# [Written request]
Repeat everything from the line holding "Write the build123d" to the line holding "pieces, in millimetres.", inclusive, exactly. Leave out the rest.

# [Data shown]
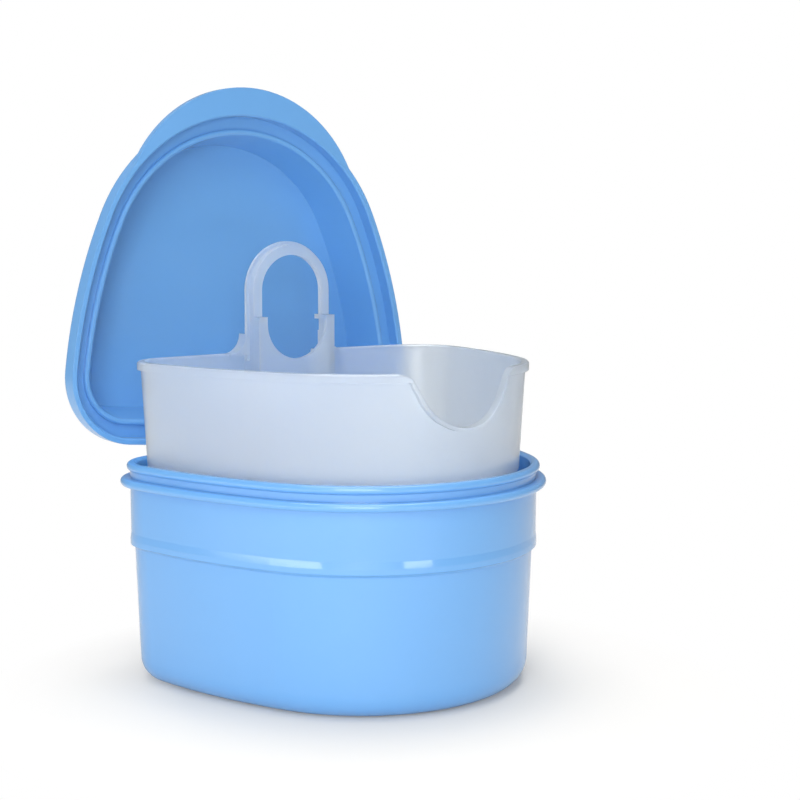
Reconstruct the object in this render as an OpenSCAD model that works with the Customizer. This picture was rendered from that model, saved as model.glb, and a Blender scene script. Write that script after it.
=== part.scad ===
// Denture case: a cup with a rounded triangular plan, a lift-out strainer basket
// with a tall handle, and a hinged lid with a thumb tab. Shown with the lid open
// and the basket lifted. Millimetres. The nose of the plan points to -Y, the
// hinge is at +Y, and the cup stands on Z = 0.

/* [Plan outline, at the edge of the flange] */
// Distance between the centres of the two back corners
corner_gap = 71; // [64:0.5:78]
// Distance from the line of the back corners to the centre of the nose
nose_reach = 23.5; // [19:0.5:28]
// Radius of the back corners
corner_r = 17.3; // [15.5:0.1:20]
// Radius of the nose
nose_r = 45.5; // [40:0.5:50]
// Radius of the two long sides
side_r = 140; // [110:1:180]
// Radius of the bowed back
back_r = 390; // [300:5:500]

/* [Cup] */
// Height of the cup
cup_h = 55; // [48:0.5:70]
// Wall thickness of the cup above its ledge
cup_wall = 1.6; // [1.4:0.1:2.2]
// Thickness of the cup's floor
cup_floor = 2.2; // [1.6:0.1:3.5]
// Radius of the cup's bottom edge
cup_bottom_r = 6; // [4:0.5:8]
// How far the lower wall draws in on its way down
cup_draft = 0.9; // [0.3:0.1:1.6]
// Inset of the neck from the edge of the flange
neck_inset = 2.4; // [2:0.1:3.2]
// Drop of the band's lower edge below the rim
band_drop = 20.7; // [16:0.1:26]
// How far the wall steps in under the band
band_step = 0.9; // [0.5:0.1:1.1]
// Height of the raised bead along the band's lower edge
band_bead_h = 3.4; // [2:0.1:5]
// How far that bead stands out from the wall
band_bead = 0.2; // [0.1:0.05:0.5]
// Drop of the flange's top below the rim
flange_drop = 3.7; // [3.4:0.1:5]
// Thickness of the flange
flange_t = 2; // [1.4:0.1:3]
// Inset of the rim's bead from the edge of the flange
rim_inset = 1.6; // [1.4:0.1:2]
// Height of the rim's bead
rim_bead_h = 2; // [1.4:0.1:2.4]
// Bevel around the inside of the cup's mouth
mouth_bevel = 0.6; // [0.3:0.1:0.9]
// Bevel on the small moulded edges of every piece
bevel = 0.4; // [0.2:0.05:0.45]

/* [Strainer basket] */
// Height of the basket without its handle
basket_h = 28.6; // [22:0.2:29]
// Wall thickness of the basket
basket_wall = 1.2; // [0.9:0.1:1.5]
// How far the basket's wall draws in on its way down
basket_draft = 1.2; // [0.6:0.1:2]
// Radius of the basket's bottom edge
basket_bottom_r = 3; // [2:0.25:5]
// Height of the lip around the basket
lip_h = 2; // [1.4:0.1:3]
// How far the lip stands out from the basket's wall
lip_out = 0.9; // [0.8:0.05:1.4]
// Drop of the ledge that carries the lip below the cup's rim
ledge_drop = 23.4; // [20:0.1:26]
// Diameter of the drain holes
drain_d = 2.6; // [1.5:0.1:3.5]
// Spacing of the drain holes
drain_pitch = 7; // [5:0.5:10]
// Height that the basket is lifted above its ledge
basket_lift = 46; // [42:0.1:50]

/* [Pouring notch] */
// Depth of the notch at the nose of the basket
notch_depth = 12.9; // [8:0.5:15]
// Radius of the notch's bottom
notch_r = 13.2; // [10:0.5:15]
// Radius of the notch's shoulders
shoulder_r = 4; // [3:0.5:7]
// How far the notch's lip stands out from the basket's wall
notch_out = 0.8; // [0.5:0.05:0.9]
// Lean of the notch's flanks from upright, in degrees
flank_lean = 29; // [12:1:35]

/* [Basket handle] */
// Height of the handle above the basket's rim
handle_h = 28.7; // [24:0.1:29]
// Width of the handle
handle_w = 25.4; // [23:0.2:28]
// Width of the finger hole
finger_w = 18.4; // [16:0.2:19]
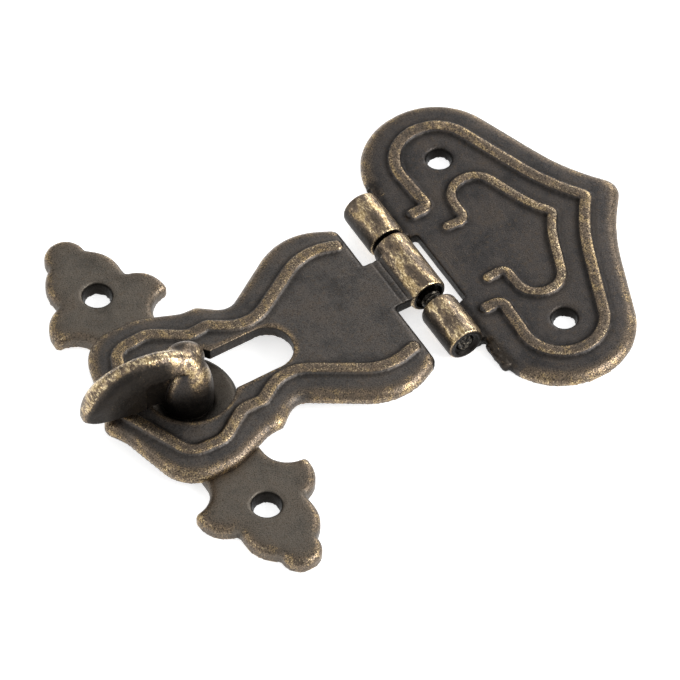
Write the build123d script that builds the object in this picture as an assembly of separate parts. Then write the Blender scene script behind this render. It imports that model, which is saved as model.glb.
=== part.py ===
"""Box hasp latch in six pieces, in millimetres.

A hinge leaf carries two outer barrels, and a waisted strap carries the middle one. The strap lies on a
keeper plate, and a turn knob, riveted through the keeper, stands up through the strap's keyhole.
Plan sizes are measured from the hinge pin (x) and the centre line (y), and heights from the face
that the latch is screwed to (z). The finished pieces are moved so that the origin is the middle of
the leaf's screw line, on that face.
"""
from build123d import *
import math
import os

# Plates
LEAF_THICKNESS = 1.9
KEEPER_THICKNESS = 2.3
STRAP_THICKNESS = 2.0
EDGE_ROUND = 1.1  # rounded upper rim of the leaf and strap
KEEPER_EDGE_ROUND = 0.85
HOLE_RIM_ROUND = 0.25

FILLET_ROOM = 0.98  # share of a line that the roundings at its two ends may take
CUT_MARGIN = 1.0  # how far a cutting shape runs past the face that it cuts

# Hinge
BARREL_RADIUS = 2.75
BARREL_RIM_ROUND = 0.6
BARREL_LIFT = 0.05  # gap from the barrels to the mounting face
HINGE_HALF_LENGTH = 14.3
OUTER_BARREL_LENGTH = 7.8
MIDDLE_BARREL_PLAY = 2.4  # room that the strap has to slide along the pin
MIDDLE_BARREL_GAP = 0.4  # to the upper barrel, which the strap is pushed up against
TONGUE_HIGH_INSET = 2.2  # from the middle barrel's upper end to the tongue's edge
TONGUE_LOW_INSET = 0.1
PIN_RADIUS = 1.3
PIN_CLEARANCE = 0.05
PIN_END_DISH_RADIUS = 1.85
PIN_END_DISH_DEPTH = 0.5
PIN_END_STAND = 0.15  # how far the pin stands up in its dish
PIN_END_ROUND = 0.35

# Leaf
LEAF_EDGE_X = 3.3
LEAF_NOTCH_X = 4.7
LEAF_HALF_WIDTH = 26.8
LEAF_LOBE_RADIUS = 10.5
LEAF_SHOULDER_X = 21.3
LEAF_FLANK_X = 28.9
LEAF_FLANK_HALF_WIDTH = 6.8
LEAF_FLANK_RADIUS = 31.0
LEAF_NOSE_X = 34.2
LEAF_NOSE_RADIUS = 2.55
LEAF_SCREW_X = 14.5
LEAF_SCREW_HALF_SPACING = 16.5
LEAF_SCREW_HOLE_RADIUS = 1.9

# Raised beads with flat tops
BEAD_HALF_BREADTH = 0.85
BEAD_CORNER = 1.0
BEAD_CORNER_ROOM = 0.05  # least radius inside a bend of a bead
BEAD_HEIGHT = 0.5
BEAD_TOP_ROUND = 0.25
INNER_BEAD_HALF_BREADTH = 0.7
OUTER_BEAD_INSET = 4.5
OUTER_BEAD_FOOT = (5.8, 9.7)
OUTER_BEAD_HEEL = (8.5, 9.7)
INNER_BEAD_INSET = 8.85
INNER_BEAD_HALF_WIDTH = 11.45
INNER_BEAD_LOBE_X = 12.1
INNER_BEAD_LOBE_RADIUS = 3.3
INNER_BEAD_FLANK_RADIUS = 18.0
INNER_BEAD_FOOT = (9.0, 5.3)
INNER_BEAD_HEEL = (11.8, 5.15)

# Strap, as corners of its half outline: x, half width, corner radius
STRAP_EDGE_X = -5.3
STRAP_CORNER = (STRAP_EDGE_X, 13.4, 1.3)
STRAP_HINGE_LOBE = (-12.4, 17.0, 9.5)
STRAP_WAIST = (-25.2, 8.9, 2.6)
STRAP_BUMP = (-28.8, 11.8, 1.7)
STRAP_BUMP_FOOT = (-31.1, 11.9, 2.2)
STRAP_LOBE = (-37.2, 14.3, 7.5)
STRAP_LOBE_END = (-45.6, 14.3, 5.6)
STRAP_TIP_FLANK = (-48.4, 3.1, 4.0)
STRAP_TIP = (-50.1, 0.0, 1.3)

STRAP_BEAD_END = (-7.1, 10.3, 0.0)
STRAP_BEAD_HINGE_LOBE = (-12.0, 11.7, 8.0)
STRAP_BEAD_WAIST = (-24.3, 4.2, 6.0)
STRAP_BEAD_KINK = (-29.5, 7.5, BEAD_CORNER)
STRAP_BEAD_KINK_FOOT = (-32.6, 7.3, 3.0)
STRAP_BEAD_LOBE = (-37.4, 10.5, 4.0)
STRAP_BEAD_LOBE_END = (-42.4, 10.1, 2.6)
STRAP_BEAD_TIP = (-46.7, 0.0, BEAD_CORNER)

STRAP_CENTRE_Y = -1.55  # the strap lies to one side of the leaf's centre line

KEYHOLE_X = -36.5
KEYHOLE_RADIUS = 6.3
SLOT_HALF_WIDTH = 3.65
SLOT_END_X = -20.7

# The keeper lies a little askew in the keyhole, and the knob stands off its middle
KEEPER_OFFSET_X = 1.55  # from the keyhole's middle towards the tip
KEEPER_TURN = 2.2  # degrees
KNOB_OFFSET_X = 0.9  # from the keyhole's middle towards the tip
KNOB_OFFSET_Y = 0.55  # from the strap's centre line
KEEPER_X = KEYHOLE_X - KEEPER_OFFSET_X
KEEPER_Y = STRAP_CENTRE_Y
KNOB_X = KEYHOLE_X - KNOB_OFFSET_X
KNOB_Y = STRAP_CENTRE_Y - KNOB_OFFSET_Y

# Keeper, as corners of its half end: half width, distance along y, corner radius
KEEPER_DISC_RADIUS = 7.9
KEEPER_NECK_HALF_WIDTH = 4.7
KEEPER_NECK = (KEEPER_NECK_HALF_WIDTH, 17.0, 4.5)
KEEPER_SHOULDER = (9.1, 17.4, 0.9)
KEEPER_SHOULDER_END = (8.8, 21.9, 4.8)
KEEPER_FIRST_NOTCH = (5.45, 22.8, 0.3)
KEEPER_MIDDLE_LOBE = (5.6, 27.0, 5.2)
KEEPER_SECOND_NOTCH = (2.95, 29.4, 0.3)
KEEPER_TIP_LOBE = (3.05, 32.7, 2.95)
KEEPER_SCREW_HALF_SPACING = 21.45
KEEPER_SCREW_HOLE_RADIUS = 2.15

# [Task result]
Write the build123d script that builds the object in this picture as an assembly of separate parts. Then write the Blender scene script behind this render. It imports that model, which is saved as model.glb.
=== part.py ===
"""Box hasp latch in six pieces, in millimetres.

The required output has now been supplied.